Earlier this year, former Australian umpire Simon Taufel had said on-field match officials might use helmets in the future. "I wouldn't' be surprised in the future, if it continues the way it's going, where umpires start looking at that (wearing helmets)," Taufel was quoted as saying in New Zealad media in March this year.

Taufel, who won the ICC umpire of the year award from 2004 to 2008 added, "but that's an individual call they have to make".

He felt 'nets' were the 'most dangerous places' for umpires. "The nets are the most dangerous places for us now ... (Virender) Sehwag, Gayle, Warner - they're probably some of the biggest hitters of the ball and they just go into the nets to actually practise those shots."

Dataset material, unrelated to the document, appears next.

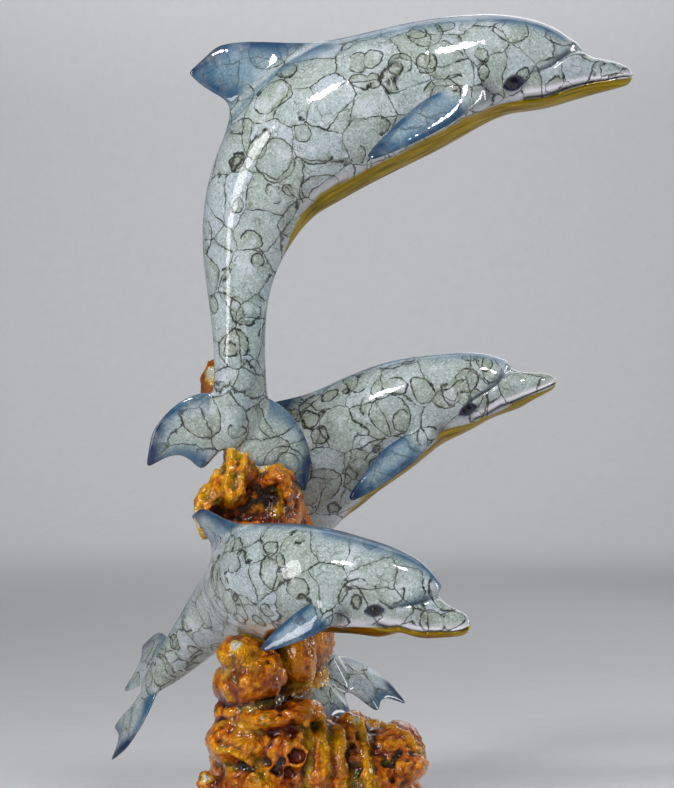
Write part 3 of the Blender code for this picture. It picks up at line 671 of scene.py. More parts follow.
def apply_rounding(piece, levels):
    """Rounds a piece off with a subdivision surface."""
    apply_modifier(piece, "rounding", "SUBSURF", levels=levels, render_levels=levels)


def refine_faces(piece, chosen):
    """Halves the edges of the chosen faces, so that finer relief fits on them."""
    select_only(piece)
    bpy.ops.object.mode_set(mode="EDIT")
    bpy.ops.mesh.select_mode(type="FACE")
    bpy.ops.mesh.select_all(action="DESELECT")
    bpy.ops.object.mode_set(mode="OBJECT")
    piece.data.polygons.foreach_set("select", chosen)
    bpy.ops.object.mode_set(mode="EDIT")
    bpy.ops.mesh.subdivide(number_cuts=1, smoothness=1.0)
    bpy.ops.object.mode_set(mode="OBJECT")


def point_places(mesh):
    """Reads a mesh's points as an array."""
    places = np.empty(len(mesh.vertices) * 3)
    mesh.vertices.foreach_get("co", places)
    return places.reshape(-1, 3)


def point_normals(mesh):
    """Reads the outward directions at a mesh's points."""
    outward = np.empty(len(mesh.vertices) * 3)
    mesh.vertex_normals.foreach_get("vector", outward)
    return outward.reshape(-1, 3)


def point_values(mesh, name):
    """Reads one kept number a point from a mesh."""
    values = np.empty(len(mesh.vertices), dtype=np.float32)
    mesh.attributes[name].data.foreach_get("value", values)
    return values.astype(float)


def keep_shares(mesh, name, values):
    """Keeps one number a point on a mesh for its material to read."""
    layer = mesh.attributes.new(name, "FLOAT", "POINT")
    layer.data.foreach_set("value", np.asarray(values, dtype=np.float32))


def bell(distance, width):
    """Gives 1 at distance 0, falling off over the width."""
    return np.exp(-(distance / width) ** 2)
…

Pathak plays it safe wearing a helmet

Former Indian umpire SK Bansal recently told "Deccan Chronicle", "The game of cricket has become very dangerous. 30-40 years ago, we didn't find so many sixes being hit by the batsmen. Now the bats have improved with a result we notice so many sixes are being eaaily hit. The power of the bat is so enormous and it has become very difficult for close-in fielders and umpires to officiate without helmets."

Having seen such a scary incident, Pathak has decided to be safe on the field. And it is good. In future, more umpires might follow Pathak's example.